PHP Version number issue

Question

I am not sure why the following code is showing me an error message in PHP 5.2 but it is working perfectly in php 5.4

$f_channelList = array();
    $f_channelCounter = 0;
    $f_channel = null;
    foreach ($f_pageContent->find("div.col") as $f_channelSchedule){
        $f_channel = $f_channelSchedule->find("h2.logo")[0];//error here
        if(trim($f_channel->plaintext) != " " && strlen(trim($f_channel->plaintext))>0){
            if($f_channelCounter == 0){
                mkdir($folderName);
            }
            array_push($f_channelList, $f_channel->plaintext);
            $f_fileName = $folderName . "/" . trim($f_channelList[$f_channelCounter]) . ".txt";
            $f_programFile = fopen($f_fileName, "x");
            $f_fileContent = $f_channelSchedule->find("dl")[0]->outertext;
            fwrite($f_programFile, $f_fileContent);
            fclose($f_programFile);
            $f_channelCounter++;
        }
    }

Also, I am using simple_html_dom.php (html parser api) in my code to parse a html page. When I run this code on PHP 5.2 it shows me an error message at "//error here" stating "parse error at line number 67"

Thanks

Answer 1

You're having:

$f_channel = $f_channelSchedule->find("h2.logo")[0]; 
                                                ^^^

Array dereferencing is a PHP 5.4+ feature, and that's the reason why you're getting this error.
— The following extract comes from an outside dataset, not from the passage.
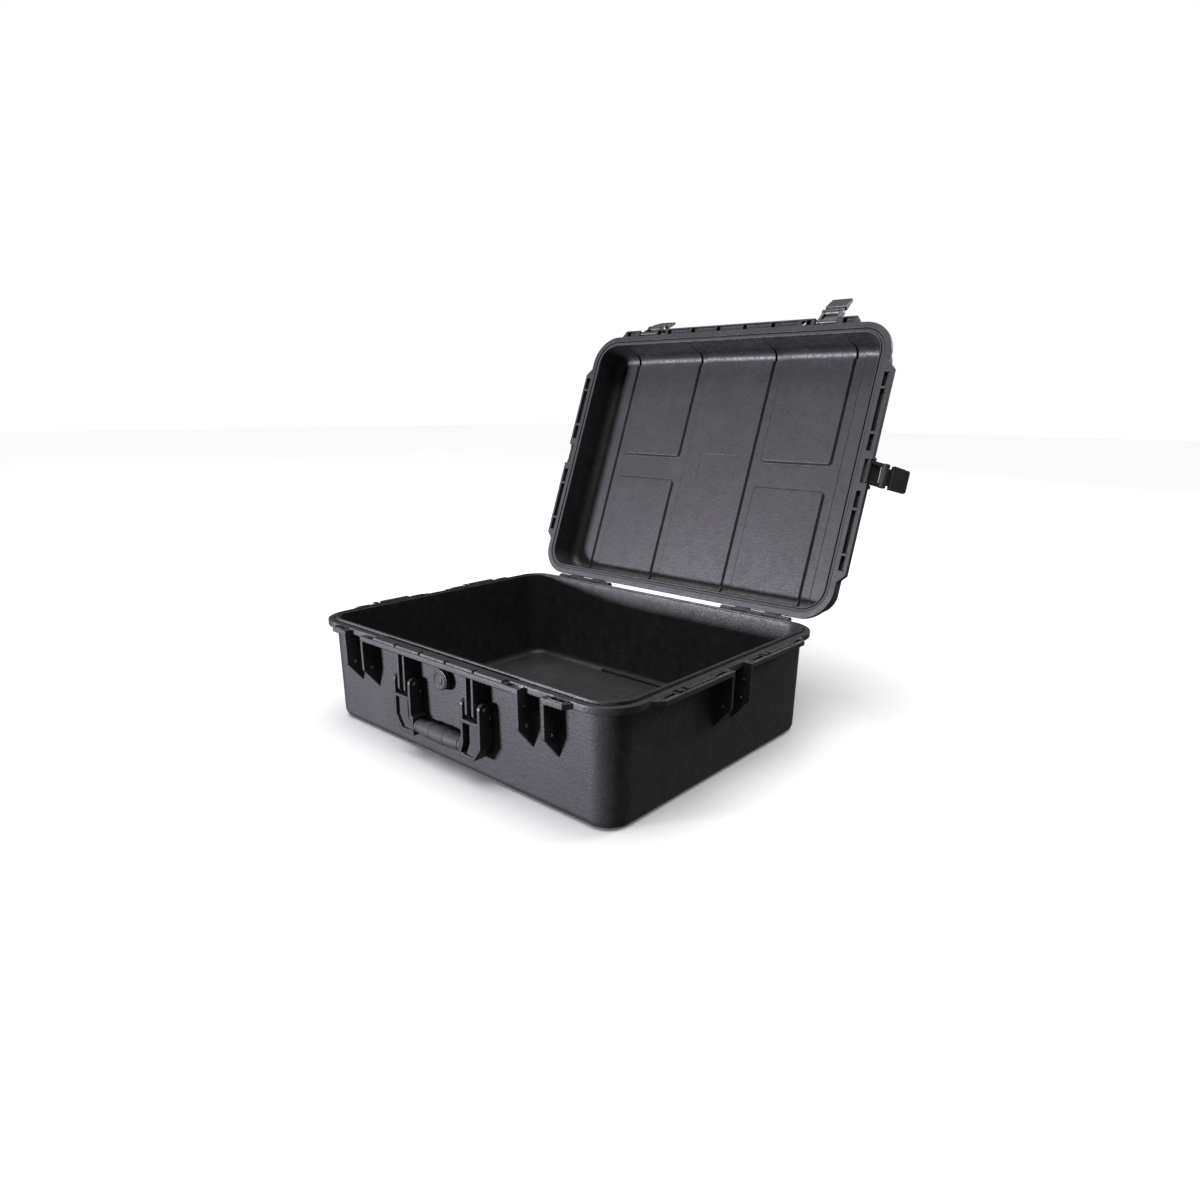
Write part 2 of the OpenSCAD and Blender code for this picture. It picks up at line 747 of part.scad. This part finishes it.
module valve_washer() {
    color(black_rubber) on_valve(boss_out + 0.02) difference() {
        cylinder(h = 2.1, r = 11.8);
        translate([0, 0, -1]) cylinder(h = 5, r = 9.2);
    }
}

module valve_nut() {
    color(black_pp) on_valve(boss_in - 4.4) difference() {
        cylinder(h = 4.2, r = 13, $fn = 6);
        translate([0, 0, -1]) cylinder(h = 7, r = 8.03);
    }
}

module valve_vent() {
    color([0.8, 0.8, 0.78]) on_valve(boss_in - 3.4) cylinder(h = 1.5, r = 5.5);
}

module valve_knob() {
    flutes = 18;
    color(black_pp) on_valve(3.1) difference() {
        union() {
            cylinder(h = 4.6, r = 13.4);
            translate([0, 0, 4.5]) cylinder(h = 1.2, r = 11.6);
        }
        for (i = [0:flutes - 1]) rotate([0, 0, i * 360 / flutes]) translate([14.6, 0, -1])
            cylinder(h = 8, r = 1.7, $fn = 24);
        // dished face with a raised centre
        difference() {
            translate([0, 0, 4.8]) cylinder(h = 2, r = 9.6);
            cylinder(h = 9, r = 5.2);
        }
    }
}

base_shell();
lid_shell();
lid_seal();
hinge_pin(-1);  // hinge_pin_left
hinge_pin(1);  // hinge_pin_right
keeper_pins();
handle_frame();
handle_grip();
handle_pin(-1);  // handle_pin_left
handle_pin(1);  // handle_pin_right
handle_stop_pins();
valve_body();
valve_washer();
valve_nut();
valve_vent();
valve_knob();
latch_link(front_left, front_left_angle);  // front_left_link
latch_lever(front_left, front_left_angle);  // front_left_lever
link_pin(front_left);  // front_left_link_pin
lever_pin(front_left, front_left_angle);  // front_left_lever_pin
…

You'd have to use a temporary variable if you want this code to work on previous versions of PHP:

$temp = $f_channelSchedule->find("h2.logo");
$f_channel = $temp[0];

Refer to PHP manual for more details.

Answer 2

You cannot access the result of a function call like that in php 5.2.

According to the manual:

As of PHP 5.4 it is possible to array dereference the result of a function or method call directly. Before it was only possible using a temporary variable.